In recent decades we have become increasingly homogenized and standardized, as individuals’ lives have been forced into a matrix of techno-economic and political institutions of unprecedented reach and invasiveness. Counterintuitively, reported increases in individualism, narcis- sism, and entitlement reflect exactly these trends marking “the twilight of the individual.” The post-modern narcissist or entitled millennial are in fact suffering from radical doubt about their own self-worth and unbearable uncertainty about the value of their contributions to the world. As Kohut (1971) and other self-psychologists have taught us, the narcissistic personality is in fact an extremely fragile self-system, one almost totally dependent upon the affirmations of others.

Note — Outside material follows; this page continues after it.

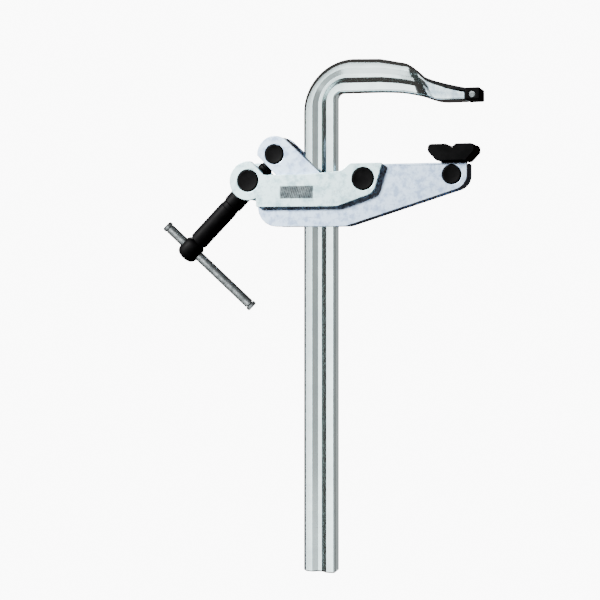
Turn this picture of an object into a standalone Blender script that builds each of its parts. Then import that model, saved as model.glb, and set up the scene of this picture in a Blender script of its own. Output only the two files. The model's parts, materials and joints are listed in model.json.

Conspicuous displays of self through social media, self-aggrandizing do-gooding, demands for special treatment and attention—these are not signs of the a self blown out of proportion, they are signs of a self desperate to be seen, a self needing to be counted among the worthy, needing to be affirmed in its unique worth.

The cure for the dysfunctions of post-modern identity formation is not a spiritual teaching that tells individuals to look through the illusions of their unique personal essence and beyond the unique time and place in which they live. In fact, the post-modern reader of spiritual books is already tenuously connected to their unique gifts (as opposed to the gifts the media leads them to wish they had) and the unique responsibilities of their time and place (as opposed to those directed toward a world represented through social media). Most spiritual books offer a weak balm for the stinging anonymity and de-personalization of mass-customized lifestyles and post-historical consciousness. These books tell us that our particular personalities and places are to be devalued in favor of some abstract Universal (be it Evolution, Big-Mind, or The Great Perfection), leaving the reader confirmed in their suspicion that their unique life has no special value.”